In NCPS 2009, a note was addressed to the Chief Justice of Pakistan, Transparency International Pakistan demands from the Chief Justice Iftikhar Muhammad Chaudhry to take measures for the Rule of Law in Pakistan, as promised during the restoration of judiciary movement to the citizen of Pakistan. All rules shall be made applicable without further loss of time. To start with, all those departments which are violators of Public Procurement Rules 2004, shall be made accountable by the Supreme Court, in such manner that in future no one would dare violate procurement rules.
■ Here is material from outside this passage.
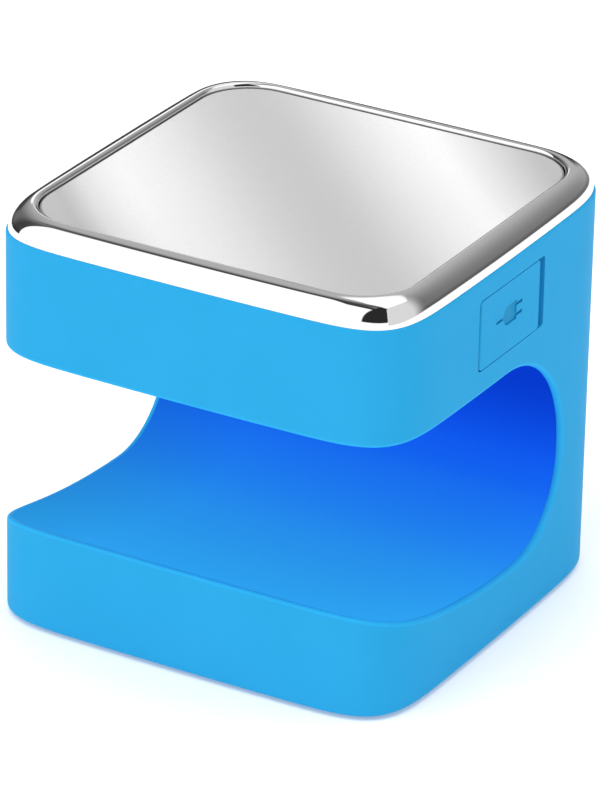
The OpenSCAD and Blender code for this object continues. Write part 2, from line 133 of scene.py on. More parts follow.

Transparency International Pakistan congratulated Pakistan Judiciary on the Supreme Court order given on 28th April 2010 in case of disputed award of multi-billion dollars LNG contract to GDF-Suez, in which the SC announced: “here we may observe that it is duty of the court to ensure that the Public Procurement Regulatory Authority Ordinance 2002 read with the Public Procurement Rules 2004 are adhered strictly to exhibit transparency”.